To be on the safe side and make sure you have enough money in your retirement fund, shoot for 20% of your income. Also, go into it knowing what you want to invest in. Best of all are index funds, which is a type of mutual fund.

Calculator on a sheet of paper
Looking for an accountant may seem like a big step, but it can be a lifesaver, and one of the best decisions you will ever make!

Looking for an accountant

This can make your life a lot easier, and shift your frame of mind and what you are spending your time on

As opposed to simple finances that you probably had in your 20s, finances in your 30s may start to become rather complex. While in your 20s you may have just had a checking and savings account and some bills here and there, your 30s may include many more aspects including mortgages, homeowners insurance, retirement accounts, and savings plans. If this is the case, it is in your best interest to find an accountant that you can work with to make your life all that more easy. The more complex your finances, the more complicated your taxes will be. You may think or even be somewhat successful using software to do your taxes, and that is an option. But to simplify your life, find a personal certified accountant. They will make sure you aren’t paying more taxes than you should be.

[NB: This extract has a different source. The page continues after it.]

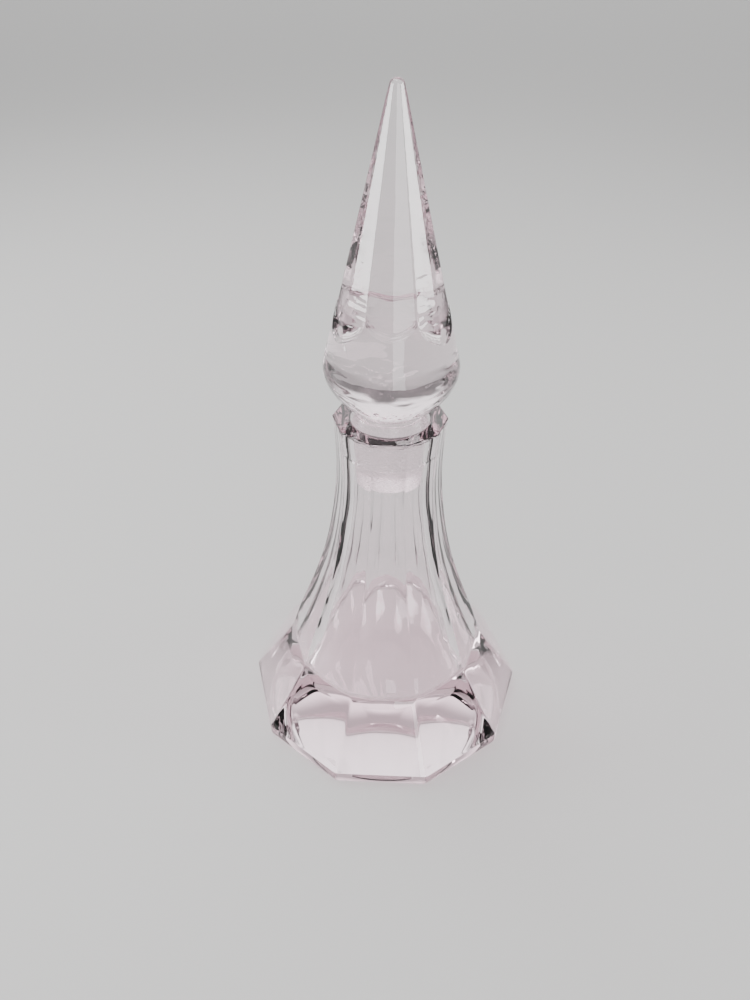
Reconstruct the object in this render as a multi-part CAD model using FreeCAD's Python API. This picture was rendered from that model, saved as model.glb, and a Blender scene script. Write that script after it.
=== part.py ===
"""Cut-crystal perfume bottle with a ground-in pyramid stopper.

Units are millimetres. +Z is up, the origin is the middle of the foot's underside, and
one flat panel of the ten-sided bottle faces -Y. Heights are measured from the surface
that the bottle stands on.
"""
import FreeCAD, Part
import math
import os

from FreeCAD import Vector

# bottle: ten-sided, all radii are to the ridges
SIDES = 10
FOOT_RADIUS = 43.4
FOOT_WALL_HEIGHT = 4.0
FOOT_BEVEL = 0.6
FOOT_TOP_HEIGHT = 24.4
FOOT_TOP_RADIUS = 29.3
RIM_HEIGHT = 101.8
# stations up the body: height, ridge radius, roundness (0 flat panels, 1 a full circle)
BODY_STATIONS = (
    (16.0, 31.0, 1.0),
    (20.6, 30.4, 1.0),
    (24.0, 29.8, 0.2),
    (28.5, 28.6, 0.0),
    (40.5, 24.2, 0.0),
    (52.2, 20.1, 0.0),
    (64.0, 17.1, 0.0),
    (76.4, 15.2, 0.0),
    (89.0, 14.4, 0.0),
    (RIM_HEIGHT, 15.15, 0.0),
)

# hollow inside: a round cavity with a dished floor, clear of the panels
FLOOR_HEIGHT = 14.6
# radius and height along the floor and round its corner
FLOOR_HALF_WAY = (11.8, 15.48)
FLOOR_EDGE = (23.0, 18.0)
FLOOR_CORNER_MID = (25.4, 19.4)
# cavity wall from the floor's corner up to the foot of the ground mouth: height, radius
CAVITY_STATIONS = (
    (21.8, 26.2),
    (28.5, 23.2),
    (40.5, 18.8),
    (52.2, 15.1),
    (64.0, 12.4),
    (76.4, 10.5),
    (92.2, 9.95),
)
MOUTH_RADIUS = 10.4
MOUTH_TAPER = 0.07
MOUTH_DEPTH = 9.0
MOUTH_CHAMFER = 0.35
# how far the cutting tool reaches above the rim
OVERCUT = 1.0

# stopper
TIP_HEIGHT = 178.1
TIP_RADIUS = 2.0
CONE_SLOPE = 0.255
CONE_FOOT_HEIGHT = 118.4
CONE_FOOT_RADIUS = 16.7
SHOULDER_MID = (16.95, 116.0)
SHOULDER_END = (16.55, 113.9)
BOWL_MID = (14.1, 109.4)
BOWL_END = (9.4, 105.4)
COLLAR_RADIUS = 8.5
COLLAR_FOOT_HEIGHT = 103.4
SKIRT_TOP_RADIUS = 8.9
SKIRT_FOOT_HEIGHT = 99.8
PLUG_FOOT_HEIGHT = 84.2
PLUG_CHAMFER = 0.6
GROUND_CLEARANCE = 0.12

# twelve flat facets of the stopper's spire, in six pairs: strong ridges between the pairs,
# a weak edge down the middle of each, and a round arch under each pair
FRONT_HALF_WIDTH = 26.0
FACET_DEPTH = 0.15
WEAK_EDGE_RATIO = 0.95
FACET_ROOT_HEIGHT = 120.0
FRONT_ARCH_LOW = 128.4
SIDE_ARCH_LOW = 125.5
CUSP_HEIGHT = 132.4
# the arch's bulge, as shares of its half width and of its rise
ARCH_BULGE = (0.76, 0.36)
ARCH_TOP_HEIGHT = 190.0
ARCH_REACH = 25.0


def polar(radius, degrees, height):
    """Point at an azimuth counted from the front (-Y) towards +X."""
    angle = math.radians(degrees)
    return Vector(radius * math.sin(angle), -radius * math.cos(angle), height)


def panelled_section(height, ridge_radius, roundness):
    """Ten-sided outline whose sides swell from flat panels to a full circle."""
    half_step = 180.0 / SIDES
    flat_radius = ridge_radius * math.cos(math.radians(half_step))
    middle_radius = flat_radius + roundness * (ridge_radius - flat_radius)
    edges = []
    for side in range(SIDES):
        middle = 2.0 * half_step * side
        start = polar(ridge_radius, middle - half_step, height)
        end = polar(ridge_radius, middle + half_step, height)
        if roundness > 0.0:
            arc = Part.Arc(start, polar(middle_radius, middle, height), end)
            edges.append(arc.toShape())
        else:
            edges.append(Part.LineSegment(start, end).toShape())
    return Part.Wire(edges)


def foot():
    """Faceted foot: a low upright wall with a thin bevel, then ten slanted panels."""
    levels = (
        (0.0, FOOT_RADIUS - FOOT_BEVEL),
        (FOOT_BEVEL, FOOT_RADIUS),
        (FOOT_WALL_HEIGHT, FOOT_RADIUS),
        (FOOT_TOP_HEIGHT, FOOT_TOP_RADIUS),
    )
    wires = [panelled_section(height, radius, 0.0) for height, radius in levels]
    return Part.makeLoft(wires, True, True)


def body():
    """Flared body with ten upright panels, round where it meets the foot."""
    wires = [panelled_section(*station) for station in BODY_STATIONS]
    return Part.makeLoft(wires, True, False)


def revolved(edges):
    """Solid of revolution about Z from edges in the XZ plane that end on the axis."""
    face = Part.Face(Part.Wire(edges))
    return face.revolve(Vector(0, 0, 0), Vector(0, 0, 1), 360)


def chain(*points):
    """Straight edges through radius-height pairs in the XZ plane."""
    vectors = [Vector(radius, 0, height) for radius, height in points]
    return [Part.LineSegment(a, b).toShape() for a, b in zip(vectors, vectors[1:])]


def arc(start, middle, end):
    """Circular edge through three radius-height pairs in the XZ plane."""
    points = [Vector(radius, 0, height) for radius, height in (start, middle, end)]
    return Part.Arc(*points).toShape()


def mouth_radius(height):
    """Radius of the ground taper at a height."""
    return MOUTH_RADIUS - MOUTH_TAPER * (RIM_HEIGHT - height)


def cavity():
    """The hollow: dished floor, flared wall and ground conical mouth."""
    corner = (CAVITY_STATIONS[0][1], CAVITY_STATIONS[0][0])
    wall = Part.BSplineCurve()
    wall.interpolate([Vector(radius, 0, height) for height, radius in CAVITY_STATIONS])
    neck_height, neck_radius = CAVITY_STATIONS[-1]
    ground_foot = RIM_HEIGHT - MOUTH_DEPTH
    chamfer_foot = RIM_HEIGHT - MOUTH_CHAMFER
    above = RIM_HEIGHT + OVERCUT
    edges = [
        arc((0, FLOOR_HEIGHT), FLOOR_HALF_WAY, FLOOR_EDGE),
        arc(FLOOR_EDGE, FLOOR_CORNER_MID, corner),
        wall.toShape(),
    ]
    edges += chain(
        (neck_radius, neck_height),
        (mouth_radius(ground_foot), ground_foot),
        (mouth_radius(chamfer_foot), chamfer_foot),
        (MOUTH_RADIUS + MOUTH_CHAMFER, RIM_HEIGHT),
        (MOUTH_RADIUS + MOUTH_CHAMFER, above),
        (0, above),
        (0, FLOOR_HEIGHT),
    )
    return revolved(edges)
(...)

Other finance goals to have in your 30s

These range from more to do with your life in the future to staying healthy to reduce health costs

Saving six months of income in an emergency fund

Saving six months of income in an emergency fund will be enough cushion in case you ever lose your job. With the responsibilities you have in your 30s, such as a family to care for and other important payments to look after, it is important to make sure that you are on top of your savings. If the goal in your 20s was to make sure you had $1,000 of savings, now is the time to ramp up the amount to a good cushion. 

Six months of income is a good cushion because studies show that that is the amount of time it takes to get a new job if you lose your job due to layoff or an injury. Then you will be sure that you will be able to take care of your family in the interim. In addition to having enough in case of emergency, this six months of income will give you wiggle room in case you want to travel or start that business you have always been dreaming of. But make sure you aren’t taking too much advantage of your savings! You want to have those savings when you truly need them.

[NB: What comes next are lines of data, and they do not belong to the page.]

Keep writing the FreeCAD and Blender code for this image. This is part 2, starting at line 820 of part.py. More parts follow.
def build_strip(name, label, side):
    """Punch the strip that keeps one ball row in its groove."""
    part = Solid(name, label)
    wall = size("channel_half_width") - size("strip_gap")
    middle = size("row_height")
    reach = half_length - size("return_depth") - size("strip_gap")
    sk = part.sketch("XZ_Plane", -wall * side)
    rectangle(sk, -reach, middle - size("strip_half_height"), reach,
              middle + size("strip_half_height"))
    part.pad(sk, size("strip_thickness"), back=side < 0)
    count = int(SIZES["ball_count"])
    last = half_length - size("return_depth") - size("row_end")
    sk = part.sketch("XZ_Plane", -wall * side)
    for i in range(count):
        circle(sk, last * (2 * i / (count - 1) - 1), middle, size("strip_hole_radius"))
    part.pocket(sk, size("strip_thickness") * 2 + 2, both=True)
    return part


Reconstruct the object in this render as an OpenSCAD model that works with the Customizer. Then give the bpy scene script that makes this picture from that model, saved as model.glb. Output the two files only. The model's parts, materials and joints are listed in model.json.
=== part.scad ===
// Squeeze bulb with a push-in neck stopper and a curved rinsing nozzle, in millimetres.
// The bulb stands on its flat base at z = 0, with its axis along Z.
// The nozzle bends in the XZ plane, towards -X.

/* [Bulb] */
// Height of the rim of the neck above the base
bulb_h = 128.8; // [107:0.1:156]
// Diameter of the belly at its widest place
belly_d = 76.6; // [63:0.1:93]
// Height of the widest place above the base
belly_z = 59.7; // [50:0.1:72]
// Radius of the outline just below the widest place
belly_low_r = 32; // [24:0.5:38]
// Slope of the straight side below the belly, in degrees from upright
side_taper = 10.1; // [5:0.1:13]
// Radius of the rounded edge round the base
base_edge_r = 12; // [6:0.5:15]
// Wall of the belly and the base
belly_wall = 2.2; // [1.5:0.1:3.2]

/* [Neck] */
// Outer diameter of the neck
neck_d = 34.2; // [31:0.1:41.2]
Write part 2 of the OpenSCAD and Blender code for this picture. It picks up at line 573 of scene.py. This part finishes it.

Getting your estate planning in order 

Getting your estate planning in order means making sure your wills and trusts are in order, which is especially important if you have children. To have your estate planning in order means that it will be easier to divvy up your assets when you are no longer around. Now that you are in your 30s, you have more assets and if you have children, survivors once you die. Not saying that you are dying anytime soon, but it is better to be safe than sorry in terms of saying who you want to take care of your children and who will get what of your belongings. 

An advanced directive and durable power of attorney are also important documents to have when getting your estate planning in order. These will make sure that your family won’t have to make difficult decisions about when to pull the plug-- you’ll have already made them in a living will.

Prioritizing your health

Your early 20s may have been the last years of college and partying and staying up late into the wee hours of the night. Now that you are in your 30s, it is time to prioritize your health not only for your well being, but for your personal finance goals. Having good health will save you boatloads of costs in the future as well as the present. Even though you may be as busy as ever with your career life and family life, it is not the time to neglect your health. If you spent one too many late nights in your 20s, now is the time in your 30s to get the proper eight hours of sleep and make sure you drink plenty of water. Also focus on getting enough exercise, whether that is taking a walk with your family after dinner or getting a standup desk at work. It may seem like small and simple steps, but they will make all the difference in your financial life!

From paying off your debts and saving money for retirement to looking for an accountant along with an array of other financial goals, you will be well on your way to financial success in your 30s. By taking a look at all of these aspects of your life, you will not only be better prepared in many ways, but you will also be able to have more financial freedom once all of your ducks are in a row. Look to these goals and find others that are important to you for added success and freedom.